The book itself, Antimatter by Frank Close, is the same author that wrote Neutrinos. And I liked both books. Being a book on particle physics, there isn’t a lot to discuss once the academic descriptions are scraped from the topic. Unlike the topic of Neutrinos, ther is a lot more history and ethic topics that rise up in the work, which helps stretch the book to its 150 page length.
And as you can imagine, it also talks about …..(….wait for it….)….the universe!
Didn’t see that one coming, now did you!
Neutrinos may hold the key to why we only have matter (and not anti-matter). Physicists believe that during the big bang, there was an equal amount of matter and anti-matter. But since we don’t see any forms of anti-matter in the universe, we must make up theories why! The current “theory” involves majorons, but I’ll call them superneutrinos for kicks.

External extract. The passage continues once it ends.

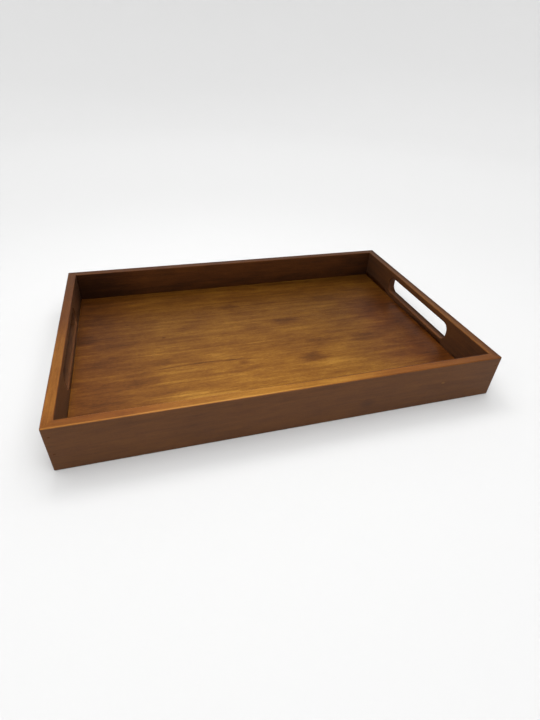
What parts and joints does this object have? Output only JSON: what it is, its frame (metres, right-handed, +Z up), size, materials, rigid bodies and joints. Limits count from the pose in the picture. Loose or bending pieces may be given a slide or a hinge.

The big bang theory called for a very short period of “exotic particle” interaction, which involved unique transformations and particle decay. The unique thing about superneutrinos is that when they are created, they only come into existence as one type of particle. There is no particle-antiparticle formation, just a coin flip. And the odds there being an equal number heads and tails is zero, so the scale will be slightly lopsided in one random direction. Once the “coins have been flipped” and the universe has cooled enough to stabilize, allowing the head particles to cancel out the tail particles, there will be some left over; the “few” extra pieces to a LEGO set. And those extra pieces are what we call matter today.
If anything, I wish it went into a bit more detail on the many weird ways one creates an anti-particle (unless, there really aren’t that many ways to do it). The one thing that I wish they talked about more was on “space.” The physical nothingness that supposedly is swarming with particle-antiparticle creations and annihilations at the sub-atomic scale. You know, the reason why we have Hawking radiation!
Overall, a good read. I wouldn’t say its Mom-proof, but easily accessible for someone with a light chemistry knowledge (knowing physics II will definitely help with the “confinement” visualization).